Instructions for the task:
Give the data again exactly, from its opening line through the line in which "return piece" appears.
========
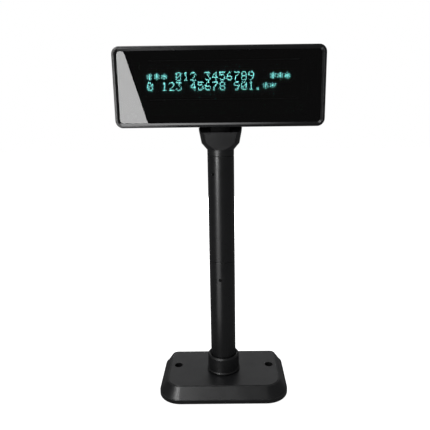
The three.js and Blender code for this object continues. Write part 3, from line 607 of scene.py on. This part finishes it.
# ---------------------------------------------------------------- screws
def cross_screw(name, length, head_h=SCREW_HEAD_H):
    """A pan-head screw with a cross recess, its head on z = 0 and its shank below."""
    head_r, shank_r = SCREW_HEAD_R, SCREW_SHANK_R
    profile = eased([(shank_r * 0.6, -length, 0), (shank_r, -length + 0.6, 0.1), (shank_r, 0, 0),
                     (head_r, 0, 0.15), (head_r, head_h * 0.45, head_h * 0.35),
                     (head_r * 0.6, head_h, head_h * 0.6), (head_r * 0.2, head_h, 0)])
    screw = turned(name, profile, 40)
    arm, width, bottom = head_r * 0.55, head_r * 0.13, head_h * 0.35
    slots = [block("slot", (-arm, -width, bottom), (arm, width, head_h + 1)),
             block("slot", (-width, -arm, bottom), (width, arm, head_h + 1))]
    return soften(combine(screw, slots), 0.08, 60, 2)


def point_along(piece, place_mm, direction):
    """Turns a piece built along +Z towards a direction and moves it to its place."""
    turn = Vector(direction).to_track_quat("Z", "Y").to_matrix().to_4x4()
    piece.data.transform(Matrix.Translation(Vector(place_mm) * MM) @ turn)
    return piece


def screws():
    for i, (x, y) in enumerate(PLATE_HOLES, 1):
        screw = cross_screw(f"plate_screw_{i}", PLATE_SCREW_L)
        point_along(screw, (x, y, PLATE_LOW.z + SCREW_SINK), (0, 0, -1))
        place(screw, "base", STEEL, f"base_plate_screw_{i}")
    for i, (x, y) in enumerate(FLANGE_HOLES, 1):
        screw = cross_screw(f"flange_screw_{i}", FLANGE_SCREW_L)
        point_along(screw, (x, y, PLATE_LOW.z + SCREW_SINK), (0, 0, -1))
        place(screw, "base", STEEL, f"pole_socket_screw_{i}")
    for i in range(1, 5):
        low, high = node_box(f"case_screw_{i}")
        screw = cross_screw(f"cover_screw_{i}", CASE_SCREW_L, CASE_HEAD_H)
        middle = (low + high) / 2
        point_along(screw, (middle.x, high.y - CASE_HEAD_SEAT, middle.z), (0, 1, 0))
        place(screw, "head", DARK_STEEL, f"case_screw_{i}")


def outward(degrees):
    """The direction out of the pole, turned from straight ahead."""
    angle = math.radians(degrees - 90)
    return Vector((math.cos(angle), math.sin(angle), 0))


def lock_screws():
    for node, (z, degrees) in LOCKS.items():
        outer = POLE_R - LOCK_SUNK
        profile = eased([(LOCK_R * 0.5, 0, 0), (LOCK_R, 0.4, 0.1), (LOCK_R, LOCK_BITE, 0.3),
                         (LOCK_R * 0.5, LOCK_BITE, 0)])
        screw = turned(f"{node}_body", profile, 40)
        combine(screw, [rod("socket", LOCK_R * 0.52, (0, 0, LOCK_BITE - 1.3), (0, 0, LOCK_BITE + 1), 6)])
        point_along(screw, outward(degrees) * (outer - LOCK_BITE) + Vector((0, 0, z)), outward(degrees))
        # The set screws share the darkened plastic, whose colour is painted shade.
        place(screw, "base", SHELL_PAINTED_SHADE, node)


# ---------------------------------------------------------------- pole
def lock_hole(z, degrees):
    """A cutter through one side of the tube's wall."""
    centre, way = Vector((0, 0, z)), outward(degrees)
    inner, outer = POLE_BORE - 4, POLE_R + 2
    return rod("lock_hole", LOCK_HOLE_R, centre + way * inner, centre + way * outer, 40)


def pole_tube(name, low, high, node, *locks):
    profile = eased([(POLE_BORE, low, 0.1), (POLE_R, low, 0.4), (POLE_R, high, 0.4), (POLE_BORE, high, 0.1)],
                    closed=True)
    tube = turned(name, profile, ring=True)
    combine(tube, [lock_hole(*LOCKS[lock]) for lock in locks])
    place(soften(tube, 0.12, 60, 2), "base", PAINT, node)


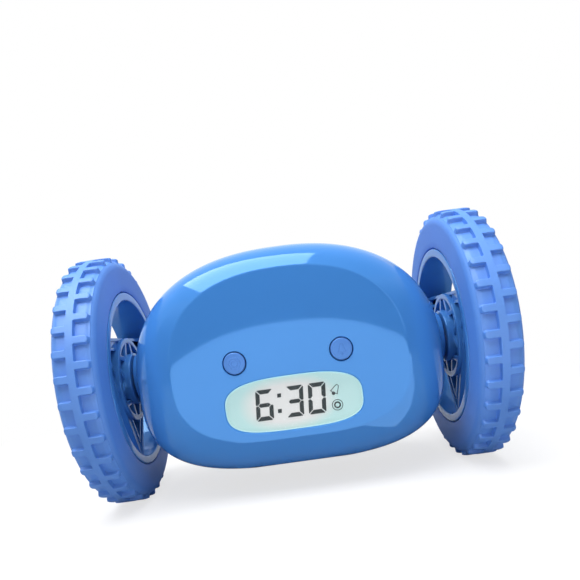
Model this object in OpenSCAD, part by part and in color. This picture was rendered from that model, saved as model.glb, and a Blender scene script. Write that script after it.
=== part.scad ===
// Runaway alarm clock: a bun shaped body slung between two rubber tyred wheels.
// +X runs along the wheel axis, the face looks to -Y and +Z is up.
// The origin is on the ground, under the middle of the wheel axis.

/* [Body] */
// Width of the body between the wheels
body_w = 105.2; // [100:0.2:120]
// Height of the body above the wheel axis
body_top = 38.2; // [36:0.1:42]
// Depth of the body below the wheel axis
body_drop = 36.2; // [35.8:0.1:38]
// How far the widest level lies below the wheel axis
waist_drop = 3.4; // [1:0.1:6]
// Distance from the split plane to the crease round the face
front_depth = 30.9; // [30.5:0.1:34]
// Distance from the split plane to the rear rim
rear_depth = 32.4; // [32:0.1:36]
// Roundness exponent of the upper outline
top_roundness = 2.33; // [2:0.01:3]
// Roundness exponent of the lower outline
bottom_roundness = 3.13; // [2.6:0.01:3.6]
// Roundness exponent of the rim from the split plane to the face
front_roundness = 3.6; // [3:0.1:4.2]
// How much the rim falls away from the face, as a share of its depth
rim_fall = 0.16; // [0.12:0.01:0.2]
// Roundness exponent of the edge from the split plane to the rear rim
edge_roundness = 2.3; // [2:0.05:3]
// Thickness of the shell walls
wall = 2.2; // [1.6:0.1:2.6]

/* [Face and rear panel] */
// Size of the face as a share of the body outline
face_scale = 0.715; // [0.69:0.005:0.74]
// How far the middle of the face lies above the middle of the waist outline
face_rise = 2.75; // [1:0.05:4]
// Crown of the face above its edge
face_crown = 1.3; // [0.5:0.1:1.8]
// Thickness of a panel at its edge
panel_t = 1.5; // [1.2:0.1:2]
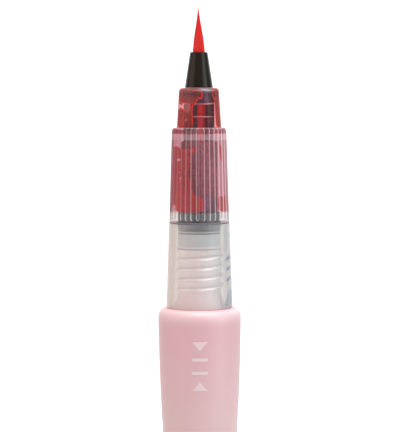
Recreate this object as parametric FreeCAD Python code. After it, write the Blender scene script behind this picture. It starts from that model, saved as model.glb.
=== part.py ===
"""Squeeze-fed brush pen, standing on its tail with the brush up.

The row frame has +Z along the pen, from the tail to the brush, and its origin at the centre of the tail's
base. The finger mark on the soft barrel faces -Y. Every part is close to a body of revolution about Z.
Lengths are in millimetres. Heights are named *_z and radii *_r.
"""

import FreeCAD
import Part

import math
import os

V = FreeCAD.Vector
UP = V(0, 0, 1)
ORIGIN = V(0, 0, 0)

# ---- overall heights ----
PEN_LENGTH = 139.0
FERRULE_MOUTH_z = 129.5
NOSE_TOP_z = 121.9
STEP_z = 113.4
FLANGE_z = 93.0
LIP_z = 90.85
SHOULDER_z = 74.65

# ---- barrel, a soft blown bottle ----
WALL = 1.0
BARREL_OUTLINE = [(2.0, 5.20), (12.0, 5.68), (26.0, 6.56), (40.0, 7.51), (52.2, 8.27), (62.5, 8.69), (71.6, 8.89)]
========
The output:
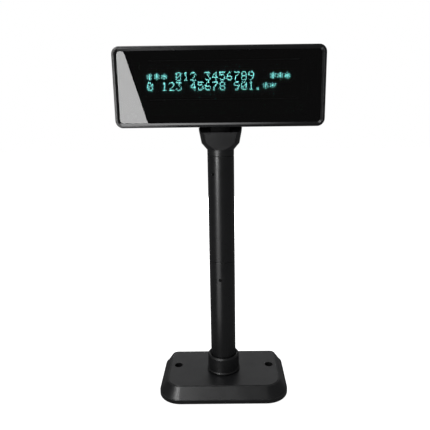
The three.js and Blender code for this object continues. Write part 3, from line 607 of scene.py on. This part finishes it.
# ---------------------------------------------------------------- screws
def cross_screw(name, length, head_h=SCREW_HEAD_H):
    """A pan-head screw with a cross recess, its head on z = 0 and its shank below."""
    head_r, shank_r = SCREW_HEAD_R, SCREW_SHANK_R
    profile = eased([(shank_r * 0.6, -length, 0), (shank_r, -length + 0.6, 0.1), (shank_r, 0, 0),
                     (head_r, 0, 0.15), (head_r, head_h * 0.45, head_h * 0.35),
                     (head_r * 0.6, head_h, head_h * 0.6), (head_r * 0.2, head_h, 0)])
    screw = turned(name, profile, 40)
    arm, width, bottom = head_r * 0.55, head_r * 0.13, head_h * 0.35
    slots = [block("slot", (-arm, -width, bottom), (arm, width, head_h + 1)),
             block("slot", (-width, -arm, bottom), (width, arm, head_h + 1))]
    return soften(combine(screw, slots), 0.08, 60, 2)


def point_along(piece, place_mm, direction):
    """Turns a piece built along +Z towards a direction and moves it to its place."""
    turn = Vector(direction).to_track_quat("Z", "Y").to_matrix().to_4x4()
    piece.data.transform(Matrix.Translation(Vector(place_mm) * MM) @ turn)
    return piece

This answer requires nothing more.